**Data in this exercise:**
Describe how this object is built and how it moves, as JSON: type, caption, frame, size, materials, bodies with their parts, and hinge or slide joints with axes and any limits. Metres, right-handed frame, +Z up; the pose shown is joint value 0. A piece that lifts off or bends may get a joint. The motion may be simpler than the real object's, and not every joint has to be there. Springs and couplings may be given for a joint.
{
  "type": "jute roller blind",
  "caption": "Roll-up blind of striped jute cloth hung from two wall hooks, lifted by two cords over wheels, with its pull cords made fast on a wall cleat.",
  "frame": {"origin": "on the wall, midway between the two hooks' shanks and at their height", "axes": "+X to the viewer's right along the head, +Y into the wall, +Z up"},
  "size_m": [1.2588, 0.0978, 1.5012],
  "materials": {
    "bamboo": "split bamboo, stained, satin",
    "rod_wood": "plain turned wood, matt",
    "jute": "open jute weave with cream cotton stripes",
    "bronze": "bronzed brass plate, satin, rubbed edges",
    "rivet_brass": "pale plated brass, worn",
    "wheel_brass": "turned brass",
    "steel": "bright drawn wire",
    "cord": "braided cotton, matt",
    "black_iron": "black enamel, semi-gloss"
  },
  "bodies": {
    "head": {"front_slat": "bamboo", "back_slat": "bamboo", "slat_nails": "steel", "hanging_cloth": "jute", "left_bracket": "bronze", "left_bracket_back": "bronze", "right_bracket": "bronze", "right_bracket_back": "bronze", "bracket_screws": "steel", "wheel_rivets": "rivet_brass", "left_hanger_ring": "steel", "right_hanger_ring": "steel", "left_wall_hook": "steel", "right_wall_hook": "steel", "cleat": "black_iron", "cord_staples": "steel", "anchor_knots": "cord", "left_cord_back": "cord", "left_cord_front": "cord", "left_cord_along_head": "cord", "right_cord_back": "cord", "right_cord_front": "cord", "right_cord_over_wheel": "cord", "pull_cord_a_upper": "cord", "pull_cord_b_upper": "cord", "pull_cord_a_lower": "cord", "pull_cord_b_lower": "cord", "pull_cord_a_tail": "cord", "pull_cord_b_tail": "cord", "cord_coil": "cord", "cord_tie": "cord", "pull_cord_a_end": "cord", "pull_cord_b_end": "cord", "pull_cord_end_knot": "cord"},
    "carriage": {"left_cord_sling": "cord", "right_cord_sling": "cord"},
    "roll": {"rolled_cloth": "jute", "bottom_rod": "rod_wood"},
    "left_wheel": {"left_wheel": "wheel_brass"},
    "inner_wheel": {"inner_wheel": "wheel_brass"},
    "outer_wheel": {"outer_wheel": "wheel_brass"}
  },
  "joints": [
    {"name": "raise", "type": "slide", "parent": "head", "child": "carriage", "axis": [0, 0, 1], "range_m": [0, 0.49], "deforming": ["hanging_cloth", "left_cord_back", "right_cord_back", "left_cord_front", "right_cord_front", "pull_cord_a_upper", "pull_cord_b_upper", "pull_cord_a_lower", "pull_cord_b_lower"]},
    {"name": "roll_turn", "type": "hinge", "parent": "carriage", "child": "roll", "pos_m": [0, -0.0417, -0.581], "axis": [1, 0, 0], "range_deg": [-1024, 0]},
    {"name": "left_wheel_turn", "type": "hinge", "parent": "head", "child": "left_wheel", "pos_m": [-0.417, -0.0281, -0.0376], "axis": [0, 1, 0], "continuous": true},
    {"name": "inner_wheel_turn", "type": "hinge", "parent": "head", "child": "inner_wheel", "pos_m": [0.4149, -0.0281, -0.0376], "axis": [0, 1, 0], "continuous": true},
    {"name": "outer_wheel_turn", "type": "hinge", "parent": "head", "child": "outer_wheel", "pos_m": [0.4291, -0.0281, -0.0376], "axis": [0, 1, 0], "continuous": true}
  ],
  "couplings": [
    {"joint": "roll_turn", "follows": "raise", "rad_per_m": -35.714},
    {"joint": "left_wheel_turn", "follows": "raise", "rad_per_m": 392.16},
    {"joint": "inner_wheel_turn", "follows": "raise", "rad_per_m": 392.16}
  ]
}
--
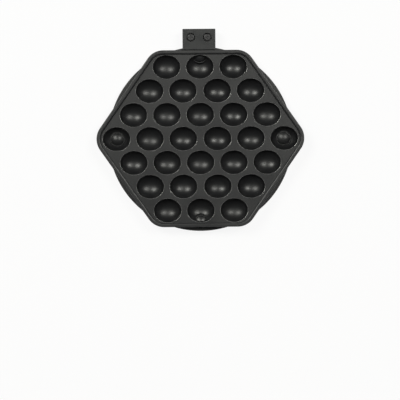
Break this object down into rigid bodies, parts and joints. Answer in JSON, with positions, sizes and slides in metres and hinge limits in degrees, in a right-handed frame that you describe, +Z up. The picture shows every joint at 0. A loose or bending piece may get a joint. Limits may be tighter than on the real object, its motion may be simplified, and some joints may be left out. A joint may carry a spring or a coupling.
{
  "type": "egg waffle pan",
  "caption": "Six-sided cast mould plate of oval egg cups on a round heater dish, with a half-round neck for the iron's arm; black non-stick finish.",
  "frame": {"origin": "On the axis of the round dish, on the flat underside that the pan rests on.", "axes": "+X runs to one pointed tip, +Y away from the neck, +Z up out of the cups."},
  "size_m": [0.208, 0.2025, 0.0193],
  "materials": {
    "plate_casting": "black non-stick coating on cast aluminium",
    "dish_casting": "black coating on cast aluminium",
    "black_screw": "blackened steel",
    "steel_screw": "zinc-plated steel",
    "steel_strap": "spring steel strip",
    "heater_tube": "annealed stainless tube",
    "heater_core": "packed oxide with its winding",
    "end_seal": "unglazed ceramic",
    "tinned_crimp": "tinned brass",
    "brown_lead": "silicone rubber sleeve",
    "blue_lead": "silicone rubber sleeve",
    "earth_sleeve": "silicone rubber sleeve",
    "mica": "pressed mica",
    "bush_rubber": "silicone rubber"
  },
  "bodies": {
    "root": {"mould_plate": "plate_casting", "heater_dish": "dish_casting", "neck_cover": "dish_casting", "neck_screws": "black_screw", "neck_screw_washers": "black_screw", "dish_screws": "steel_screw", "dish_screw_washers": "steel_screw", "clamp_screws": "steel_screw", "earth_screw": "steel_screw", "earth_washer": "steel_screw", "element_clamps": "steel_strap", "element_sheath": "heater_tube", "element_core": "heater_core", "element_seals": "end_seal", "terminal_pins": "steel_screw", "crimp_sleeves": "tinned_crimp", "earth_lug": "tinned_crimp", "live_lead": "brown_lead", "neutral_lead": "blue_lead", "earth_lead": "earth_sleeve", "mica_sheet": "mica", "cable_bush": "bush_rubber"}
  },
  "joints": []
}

**What to work on:** Look through the records and gather each line with the word "into".

**Correct response:**
  "frame": {"origin": "on the wall, midway between the two hooks' shanks and at their height", "axes": "+X to the viewer's right along the head, +Y into the wall, +Z up"},
Break this object down into rigid bodies, parts and joints. Answer in JSON, with positions, sizes and slides in metres and hinge limits in degrees, in a right-handed frame that you describe, +Z up. The picture shows every joint at 0. A loose or bending piece may get a joint. Limits may be tighter than on the real object, its motion may be simplified, and some joints may be left out. A joint may carry a spring or a coupling.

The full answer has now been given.